Chapter three describes the main methodological aspects of the book. This chapter first focuses on the measurement of public attitudes about the Iraqi war. In the second paragraph, the author describes the variables used in measuring different dimensions of the media’s framing. Finally, he describes the measurement of elite framing and policy choices.
Chapters four and five present the empirical analyses of the United States, France, and Italy, respectively. Within the US itself, the Iraqi war attracted large spells of attention. The American public shows high levels of saliency for the whole period under investigation. Framing by the American elite was dominant in the early phases of the war. Later, critical views appeared and contested the dominant presidential framing.

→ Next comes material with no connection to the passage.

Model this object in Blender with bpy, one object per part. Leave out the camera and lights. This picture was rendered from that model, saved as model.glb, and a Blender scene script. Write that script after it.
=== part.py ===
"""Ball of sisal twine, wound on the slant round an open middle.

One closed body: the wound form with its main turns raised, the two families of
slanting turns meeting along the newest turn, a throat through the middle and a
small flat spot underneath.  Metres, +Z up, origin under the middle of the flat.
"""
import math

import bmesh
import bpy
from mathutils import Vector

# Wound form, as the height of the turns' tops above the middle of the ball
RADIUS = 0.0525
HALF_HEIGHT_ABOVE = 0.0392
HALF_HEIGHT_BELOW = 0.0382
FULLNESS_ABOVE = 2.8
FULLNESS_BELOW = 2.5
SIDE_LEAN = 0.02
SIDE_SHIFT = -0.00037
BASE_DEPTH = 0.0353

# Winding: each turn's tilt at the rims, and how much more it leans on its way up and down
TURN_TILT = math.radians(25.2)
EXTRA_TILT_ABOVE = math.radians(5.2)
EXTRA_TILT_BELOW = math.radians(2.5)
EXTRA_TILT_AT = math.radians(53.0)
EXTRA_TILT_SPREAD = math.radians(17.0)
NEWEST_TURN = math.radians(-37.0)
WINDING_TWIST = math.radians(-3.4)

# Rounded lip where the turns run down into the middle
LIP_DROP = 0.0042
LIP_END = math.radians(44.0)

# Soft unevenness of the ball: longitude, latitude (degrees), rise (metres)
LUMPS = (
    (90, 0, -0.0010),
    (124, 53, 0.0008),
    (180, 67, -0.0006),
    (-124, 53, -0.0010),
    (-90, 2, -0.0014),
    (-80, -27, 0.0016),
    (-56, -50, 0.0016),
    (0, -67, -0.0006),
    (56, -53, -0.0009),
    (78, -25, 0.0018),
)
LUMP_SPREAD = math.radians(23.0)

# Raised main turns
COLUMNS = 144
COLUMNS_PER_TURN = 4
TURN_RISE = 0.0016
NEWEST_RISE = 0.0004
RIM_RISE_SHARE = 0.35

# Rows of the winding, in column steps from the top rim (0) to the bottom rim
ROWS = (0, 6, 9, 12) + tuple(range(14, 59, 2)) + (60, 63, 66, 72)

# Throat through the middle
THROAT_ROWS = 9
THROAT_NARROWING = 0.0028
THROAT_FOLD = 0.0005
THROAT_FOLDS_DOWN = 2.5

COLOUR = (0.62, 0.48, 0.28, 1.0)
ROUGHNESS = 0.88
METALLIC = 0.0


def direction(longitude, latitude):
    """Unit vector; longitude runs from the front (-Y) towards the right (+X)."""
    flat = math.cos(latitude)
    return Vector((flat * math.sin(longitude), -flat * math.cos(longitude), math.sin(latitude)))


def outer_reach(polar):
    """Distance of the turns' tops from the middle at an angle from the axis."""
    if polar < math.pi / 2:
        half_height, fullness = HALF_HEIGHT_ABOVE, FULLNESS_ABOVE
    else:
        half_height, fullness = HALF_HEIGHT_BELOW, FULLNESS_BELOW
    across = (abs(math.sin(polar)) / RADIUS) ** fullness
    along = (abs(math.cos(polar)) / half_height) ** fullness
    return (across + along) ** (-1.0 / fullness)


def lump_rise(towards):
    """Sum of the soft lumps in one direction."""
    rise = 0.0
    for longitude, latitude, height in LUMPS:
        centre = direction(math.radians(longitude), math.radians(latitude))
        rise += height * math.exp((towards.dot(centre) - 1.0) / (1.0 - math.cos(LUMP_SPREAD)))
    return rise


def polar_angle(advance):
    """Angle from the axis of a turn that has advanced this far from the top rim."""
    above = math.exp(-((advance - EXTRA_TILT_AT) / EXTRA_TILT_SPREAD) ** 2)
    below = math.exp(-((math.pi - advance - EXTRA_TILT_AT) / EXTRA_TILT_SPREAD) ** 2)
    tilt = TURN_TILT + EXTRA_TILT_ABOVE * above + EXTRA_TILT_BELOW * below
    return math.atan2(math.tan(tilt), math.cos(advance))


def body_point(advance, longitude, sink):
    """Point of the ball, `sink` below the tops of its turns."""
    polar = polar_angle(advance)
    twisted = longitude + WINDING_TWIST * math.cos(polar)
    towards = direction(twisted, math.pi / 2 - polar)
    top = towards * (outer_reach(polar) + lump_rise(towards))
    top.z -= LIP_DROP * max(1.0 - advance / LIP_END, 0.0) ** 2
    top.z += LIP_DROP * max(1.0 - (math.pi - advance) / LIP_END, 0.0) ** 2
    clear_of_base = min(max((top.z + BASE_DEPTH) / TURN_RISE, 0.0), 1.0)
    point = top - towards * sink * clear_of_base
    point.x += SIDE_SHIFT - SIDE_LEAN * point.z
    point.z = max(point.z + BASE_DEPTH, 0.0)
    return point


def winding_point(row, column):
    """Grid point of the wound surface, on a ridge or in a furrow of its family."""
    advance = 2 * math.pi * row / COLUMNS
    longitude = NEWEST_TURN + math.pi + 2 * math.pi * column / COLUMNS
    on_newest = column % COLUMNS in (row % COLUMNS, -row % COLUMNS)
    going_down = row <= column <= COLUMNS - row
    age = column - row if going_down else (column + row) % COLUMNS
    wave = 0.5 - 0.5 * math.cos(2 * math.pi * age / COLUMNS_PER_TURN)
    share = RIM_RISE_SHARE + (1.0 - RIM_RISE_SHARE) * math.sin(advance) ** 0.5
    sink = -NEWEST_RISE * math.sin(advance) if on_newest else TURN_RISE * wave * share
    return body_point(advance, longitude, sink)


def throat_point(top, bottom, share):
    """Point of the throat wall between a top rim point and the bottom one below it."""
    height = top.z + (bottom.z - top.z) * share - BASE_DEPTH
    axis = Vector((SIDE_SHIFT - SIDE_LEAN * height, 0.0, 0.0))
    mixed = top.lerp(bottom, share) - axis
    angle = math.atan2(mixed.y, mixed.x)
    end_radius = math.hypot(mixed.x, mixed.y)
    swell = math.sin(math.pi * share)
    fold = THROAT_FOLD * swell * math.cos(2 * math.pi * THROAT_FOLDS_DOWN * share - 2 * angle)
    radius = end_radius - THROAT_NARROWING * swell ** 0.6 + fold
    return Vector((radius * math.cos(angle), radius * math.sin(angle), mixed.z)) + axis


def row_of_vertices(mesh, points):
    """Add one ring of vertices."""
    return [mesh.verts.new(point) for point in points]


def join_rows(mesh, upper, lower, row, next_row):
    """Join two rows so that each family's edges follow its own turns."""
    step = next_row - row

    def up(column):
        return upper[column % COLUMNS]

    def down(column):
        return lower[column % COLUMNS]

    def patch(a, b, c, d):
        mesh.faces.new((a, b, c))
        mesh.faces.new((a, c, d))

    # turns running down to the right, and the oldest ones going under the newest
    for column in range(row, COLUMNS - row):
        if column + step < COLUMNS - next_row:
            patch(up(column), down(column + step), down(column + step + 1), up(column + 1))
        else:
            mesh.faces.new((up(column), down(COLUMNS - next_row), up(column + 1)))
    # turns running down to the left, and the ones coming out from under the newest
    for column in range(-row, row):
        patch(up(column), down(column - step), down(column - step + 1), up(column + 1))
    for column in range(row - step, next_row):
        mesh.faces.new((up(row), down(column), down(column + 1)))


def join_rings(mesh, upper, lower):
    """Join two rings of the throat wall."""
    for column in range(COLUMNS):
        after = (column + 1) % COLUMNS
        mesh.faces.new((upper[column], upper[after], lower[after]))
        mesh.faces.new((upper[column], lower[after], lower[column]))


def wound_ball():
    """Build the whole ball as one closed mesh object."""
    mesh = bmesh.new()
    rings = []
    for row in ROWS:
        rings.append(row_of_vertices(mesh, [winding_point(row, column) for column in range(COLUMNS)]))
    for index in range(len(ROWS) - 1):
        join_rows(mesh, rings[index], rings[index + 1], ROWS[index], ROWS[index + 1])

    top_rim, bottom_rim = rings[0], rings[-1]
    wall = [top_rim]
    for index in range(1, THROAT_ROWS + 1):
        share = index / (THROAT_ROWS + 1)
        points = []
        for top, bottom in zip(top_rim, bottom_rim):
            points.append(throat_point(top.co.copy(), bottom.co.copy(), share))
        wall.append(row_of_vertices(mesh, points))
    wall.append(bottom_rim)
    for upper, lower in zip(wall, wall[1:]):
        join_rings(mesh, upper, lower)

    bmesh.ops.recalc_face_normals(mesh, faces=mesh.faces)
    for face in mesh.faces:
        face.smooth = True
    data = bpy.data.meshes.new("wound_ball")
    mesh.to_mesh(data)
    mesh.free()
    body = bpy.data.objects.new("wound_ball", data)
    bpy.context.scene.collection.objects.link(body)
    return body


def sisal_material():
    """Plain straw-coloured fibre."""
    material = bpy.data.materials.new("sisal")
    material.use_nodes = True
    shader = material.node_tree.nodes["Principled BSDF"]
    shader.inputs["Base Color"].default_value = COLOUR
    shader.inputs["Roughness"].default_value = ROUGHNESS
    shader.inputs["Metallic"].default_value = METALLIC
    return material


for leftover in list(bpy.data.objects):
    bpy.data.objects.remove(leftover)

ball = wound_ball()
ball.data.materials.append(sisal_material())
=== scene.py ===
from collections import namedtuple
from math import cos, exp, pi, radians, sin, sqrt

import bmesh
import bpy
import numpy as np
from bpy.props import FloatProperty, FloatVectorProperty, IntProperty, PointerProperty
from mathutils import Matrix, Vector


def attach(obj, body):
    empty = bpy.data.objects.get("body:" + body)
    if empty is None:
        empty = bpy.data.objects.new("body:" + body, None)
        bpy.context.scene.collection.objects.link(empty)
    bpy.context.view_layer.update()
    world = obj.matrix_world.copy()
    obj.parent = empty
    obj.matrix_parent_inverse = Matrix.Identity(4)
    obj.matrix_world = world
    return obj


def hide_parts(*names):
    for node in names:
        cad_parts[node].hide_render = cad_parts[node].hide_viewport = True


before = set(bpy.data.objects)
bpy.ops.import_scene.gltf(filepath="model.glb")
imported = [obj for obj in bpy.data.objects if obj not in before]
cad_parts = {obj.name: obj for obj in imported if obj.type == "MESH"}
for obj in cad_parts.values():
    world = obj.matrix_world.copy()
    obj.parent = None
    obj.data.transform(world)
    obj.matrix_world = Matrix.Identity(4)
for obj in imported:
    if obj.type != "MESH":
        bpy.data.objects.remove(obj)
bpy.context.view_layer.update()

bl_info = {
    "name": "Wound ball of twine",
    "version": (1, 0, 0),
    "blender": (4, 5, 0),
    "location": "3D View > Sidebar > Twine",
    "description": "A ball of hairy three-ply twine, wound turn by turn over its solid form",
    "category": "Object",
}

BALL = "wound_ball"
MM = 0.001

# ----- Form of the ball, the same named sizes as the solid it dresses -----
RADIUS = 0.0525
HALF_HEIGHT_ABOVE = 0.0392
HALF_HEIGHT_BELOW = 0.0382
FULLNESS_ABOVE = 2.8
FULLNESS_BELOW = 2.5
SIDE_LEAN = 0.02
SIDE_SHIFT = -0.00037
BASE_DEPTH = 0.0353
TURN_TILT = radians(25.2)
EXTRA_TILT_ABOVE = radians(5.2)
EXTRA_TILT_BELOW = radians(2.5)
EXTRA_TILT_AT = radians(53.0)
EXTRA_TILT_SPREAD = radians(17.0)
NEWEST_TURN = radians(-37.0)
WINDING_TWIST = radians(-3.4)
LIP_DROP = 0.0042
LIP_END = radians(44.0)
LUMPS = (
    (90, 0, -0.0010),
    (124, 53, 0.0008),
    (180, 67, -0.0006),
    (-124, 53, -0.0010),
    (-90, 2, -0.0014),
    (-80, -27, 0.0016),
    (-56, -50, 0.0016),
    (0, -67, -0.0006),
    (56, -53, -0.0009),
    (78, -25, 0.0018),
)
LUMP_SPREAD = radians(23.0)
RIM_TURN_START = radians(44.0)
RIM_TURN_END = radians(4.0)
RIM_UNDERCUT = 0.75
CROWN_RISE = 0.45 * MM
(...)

When the critical views gained momentum, the Bush administration changed its framing position.
The same issue produced different results in France and Italy, where the war raised public concern only during the critical moments. Elite attention follows a similar path, with peaks of references to the crisis and long periods of silence about the issue. The same pattern prevailed with regard to media attention. It followed basically elite raising peaks during crucial moments (with high correlation indexes), such as during the early phases of the war, specific attacks, and international operations. Public reactions to the elites’ framings, however, show different results in France and Italy. In France for instance, “the public agreed with the central argument of the president’s discourse” (pg. 195). In contrast, the Italian government’s framing incurred the wrath of growing criticism. As opposed to the US, the Berlusconi government adopted a position of “simulated responsiveness” (pg. 196). Only when elections drew nearer, did the government propose a reduction of troops, consequently reducing the growing levels of opposition asking for withdrawal of Italian troops from the war.

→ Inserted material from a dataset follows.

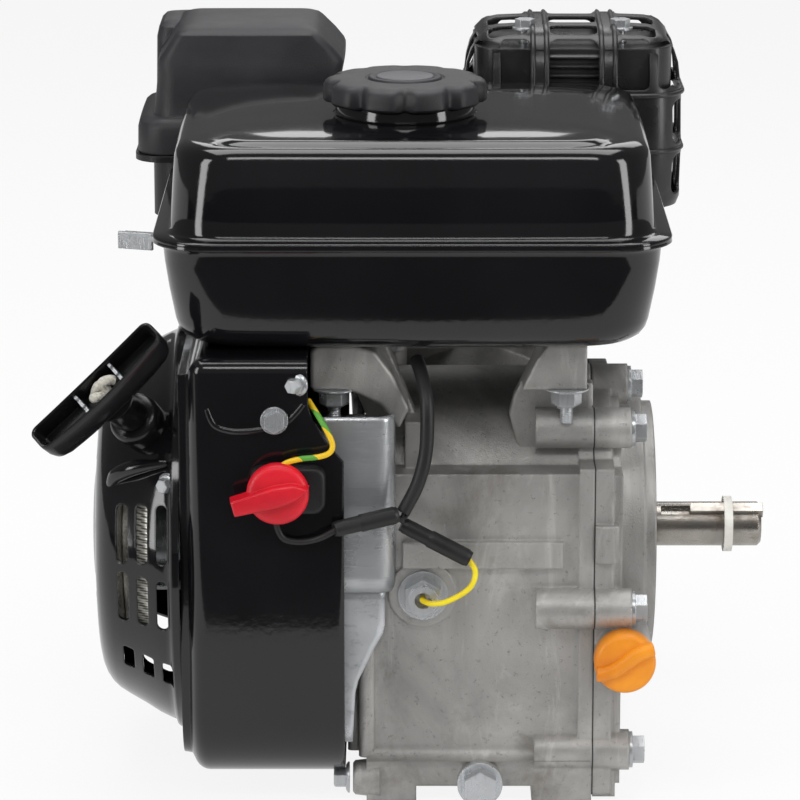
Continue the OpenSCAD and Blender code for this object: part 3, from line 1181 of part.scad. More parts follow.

Chapter six draws the conclusions of the study. First, the author highlights that true governmental responsiveness only occurs in the event when the governmental frame and policy strategy change under the pressure of public opposition. As a result, the flow of influence becomes reciprocal; with the elites influencing people’s views and the latter affecting the elites’ strategies. In the case of the Iraqi war, this flow has proved to be influenced by contextual factors such as the “liberal” (US) or “polarized” (Italy) nature of the media, as well as the various phases of the war. Both Italy and the US demonstrated a change in governmental frames and policies but with different dynamics. Bush changed the frame and his strategy only in the last period of the war, under the pressure of a growing opposition. Otherwise, the “polarized” Italian system showed opposition from the early phases of the war and a countertrend policy only in the last period, just before Berlusconi’s electoral defeat. Both contexts have been affected by closeness to the election time, especially since the electorate supporting those governments showed criticism about the strategies in Iraq.
Altogether, the study presented in this book provides a solid methodological and theoretical analysis of the relation between the government, citizens, and media in the case of the Iraqi war. This book also presents the merit to analyze responsiveness in the context of foreign policy: an area of the phenomenon still under investigation.